ETF Outflows Signal Shifting Sentiment
Spot Bitcoin exchange-traded funds (ETFs) saw their largest single-day net outflow of $635 million on Wednesday, marking the highest outflow since late January. This follows substantial inflows totaling $3.29 billion through March and April, which had been a key driver for Bitcoin's rise. The abrupt reversal suggests investor interest has cooled significantly.
Rally Stalls Amidst Macroeconomic Headwinds
Bitcoin's price action has directly mirrored this outflow trend. The cryptocurrency, which recently pushed past $80,000, has now stalled, struggling to hold above the 200-day moving average near $82,000. In the past 24 hours, Bitcoin has shed over 2% to trade around $79,400. This pullback is increasingly linked to a return of inflation fears in the United States.
Inflation Fears Trumping Digital Asset Flows
Analysts point to persistently high Consumer Price Index (CPI) data and market interpretations of a more hawkish Federal Reserve as primary concerns. While traditional markets like the Nasdaq and S&P 500 hit new highs, digital assets seem more sensitive to these economic changes. "A persistently hot CPI, an incoming Fed under Warsh that markets read as more hawkish, or another oil shock can compress bitcoin even with positive net flows," noted Adam Haeems, head of asset management at Tesseract Group. "From our perspective, the more useful question is not whether the markup leg continues, but whether macro conditions stay loose enough for the flows to do their work."

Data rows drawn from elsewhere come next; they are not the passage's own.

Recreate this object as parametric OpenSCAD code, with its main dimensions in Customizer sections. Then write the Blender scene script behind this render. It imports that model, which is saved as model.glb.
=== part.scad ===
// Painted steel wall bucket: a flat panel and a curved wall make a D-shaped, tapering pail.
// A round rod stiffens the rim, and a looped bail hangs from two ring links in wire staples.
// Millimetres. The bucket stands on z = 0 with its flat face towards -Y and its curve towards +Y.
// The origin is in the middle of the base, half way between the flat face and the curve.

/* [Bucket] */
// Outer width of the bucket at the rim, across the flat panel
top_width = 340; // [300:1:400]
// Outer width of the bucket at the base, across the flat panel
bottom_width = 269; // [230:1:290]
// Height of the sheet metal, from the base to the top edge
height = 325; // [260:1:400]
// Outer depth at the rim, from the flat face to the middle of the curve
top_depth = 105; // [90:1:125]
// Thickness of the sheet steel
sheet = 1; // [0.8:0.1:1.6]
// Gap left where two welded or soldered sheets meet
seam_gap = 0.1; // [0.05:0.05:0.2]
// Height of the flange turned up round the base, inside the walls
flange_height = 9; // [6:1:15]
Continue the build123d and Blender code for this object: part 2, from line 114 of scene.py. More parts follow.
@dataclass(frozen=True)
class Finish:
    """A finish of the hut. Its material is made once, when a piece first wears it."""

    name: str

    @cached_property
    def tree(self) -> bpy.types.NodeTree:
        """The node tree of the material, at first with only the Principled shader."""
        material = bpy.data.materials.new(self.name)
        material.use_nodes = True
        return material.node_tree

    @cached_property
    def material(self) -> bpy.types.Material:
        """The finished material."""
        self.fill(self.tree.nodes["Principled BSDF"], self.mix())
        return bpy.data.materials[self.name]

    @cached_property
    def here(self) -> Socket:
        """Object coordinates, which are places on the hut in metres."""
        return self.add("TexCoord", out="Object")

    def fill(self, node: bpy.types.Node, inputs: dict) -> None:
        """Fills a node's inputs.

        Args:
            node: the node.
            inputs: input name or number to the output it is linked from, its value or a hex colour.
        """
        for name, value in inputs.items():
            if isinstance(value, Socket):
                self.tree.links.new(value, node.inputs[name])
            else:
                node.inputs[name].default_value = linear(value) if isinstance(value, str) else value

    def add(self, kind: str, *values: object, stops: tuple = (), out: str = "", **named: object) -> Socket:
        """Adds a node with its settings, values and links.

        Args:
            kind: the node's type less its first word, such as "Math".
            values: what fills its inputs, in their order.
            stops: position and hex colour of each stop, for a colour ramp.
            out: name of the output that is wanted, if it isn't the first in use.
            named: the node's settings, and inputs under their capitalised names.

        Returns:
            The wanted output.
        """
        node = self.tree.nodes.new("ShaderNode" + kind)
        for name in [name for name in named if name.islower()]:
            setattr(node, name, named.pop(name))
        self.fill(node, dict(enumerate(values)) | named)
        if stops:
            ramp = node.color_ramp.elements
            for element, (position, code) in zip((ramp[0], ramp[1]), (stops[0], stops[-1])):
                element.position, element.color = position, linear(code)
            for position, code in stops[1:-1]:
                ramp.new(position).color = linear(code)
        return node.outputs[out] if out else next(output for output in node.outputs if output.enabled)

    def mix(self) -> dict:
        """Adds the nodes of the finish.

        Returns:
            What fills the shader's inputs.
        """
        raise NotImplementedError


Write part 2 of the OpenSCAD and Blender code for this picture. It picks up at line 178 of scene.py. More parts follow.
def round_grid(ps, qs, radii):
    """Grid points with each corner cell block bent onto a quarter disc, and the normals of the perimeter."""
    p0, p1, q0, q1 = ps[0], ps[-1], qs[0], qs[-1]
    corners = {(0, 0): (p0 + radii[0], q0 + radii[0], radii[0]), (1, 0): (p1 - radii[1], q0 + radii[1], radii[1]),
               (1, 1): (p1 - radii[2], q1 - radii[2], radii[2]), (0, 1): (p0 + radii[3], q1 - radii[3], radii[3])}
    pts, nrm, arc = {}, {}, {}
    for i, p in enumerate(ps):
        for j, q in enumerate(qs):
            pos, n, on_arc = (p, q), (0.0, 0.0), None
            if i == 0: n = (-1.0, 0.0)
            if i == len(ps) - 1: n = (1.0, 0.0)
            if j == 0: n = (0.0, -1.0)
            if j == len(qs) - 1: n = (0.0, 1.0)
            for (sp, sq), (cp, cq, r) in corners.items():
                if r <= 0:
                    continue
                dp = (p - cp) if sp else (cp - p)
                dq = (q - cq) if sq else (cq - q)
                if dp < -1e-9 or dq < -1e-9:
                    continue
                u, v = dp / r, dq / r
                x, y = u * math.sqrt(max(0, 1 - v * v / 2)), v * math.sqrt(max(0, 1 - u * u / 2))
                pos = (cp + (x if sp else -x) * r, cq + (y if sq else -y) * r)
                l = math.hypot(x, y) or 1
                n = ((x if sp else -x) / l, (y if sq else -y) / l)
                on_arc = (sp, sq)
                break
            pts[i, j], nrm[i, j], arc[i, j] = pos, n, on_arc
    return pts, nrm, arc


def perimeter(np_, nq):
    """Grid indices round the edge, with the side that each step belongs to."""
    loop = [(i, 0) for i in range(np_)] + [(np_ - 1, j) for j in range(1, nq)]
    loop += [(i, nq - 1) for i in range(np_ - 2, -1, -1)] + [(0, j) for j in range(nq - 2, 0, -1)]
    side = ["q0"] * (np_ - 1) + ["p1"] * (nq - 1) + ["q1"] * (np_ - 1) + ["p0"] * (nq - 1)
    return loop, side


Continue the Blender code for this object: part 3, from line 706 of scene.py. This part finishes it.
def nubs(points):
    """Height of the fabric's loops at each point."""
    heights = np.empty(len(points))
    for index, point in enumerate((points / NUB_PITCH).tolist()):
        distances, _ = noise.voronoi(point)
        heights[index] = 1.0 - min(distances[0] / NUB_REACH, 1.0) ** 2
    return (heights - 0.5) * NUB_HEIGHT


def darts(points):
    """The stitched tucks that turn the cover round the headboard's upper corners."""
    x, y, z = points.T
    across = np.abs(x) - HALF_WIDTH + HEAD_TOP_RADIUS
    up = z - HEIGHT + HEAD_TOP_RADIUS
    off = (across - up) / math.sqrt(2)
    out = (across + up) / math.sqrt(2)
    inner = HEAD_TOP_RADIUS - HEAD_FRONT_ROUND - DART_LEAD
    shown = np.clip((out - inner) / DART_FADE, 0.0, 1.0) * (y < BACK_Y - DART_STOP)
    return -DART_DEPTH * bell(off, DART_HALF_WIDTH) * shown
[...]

Correlation Weakens, But Large Outflows Still Matter
The day-to-day correlation between Bitcoin's price and ETF inflows has weakened significantly – the 90-day rolling Pearson coefficient is near zero. However, large-scale redemptions like Wednesday's event cannot be ignored. They represent real shifts in money that can push prices down, especially when combined with a worsening economic outlook.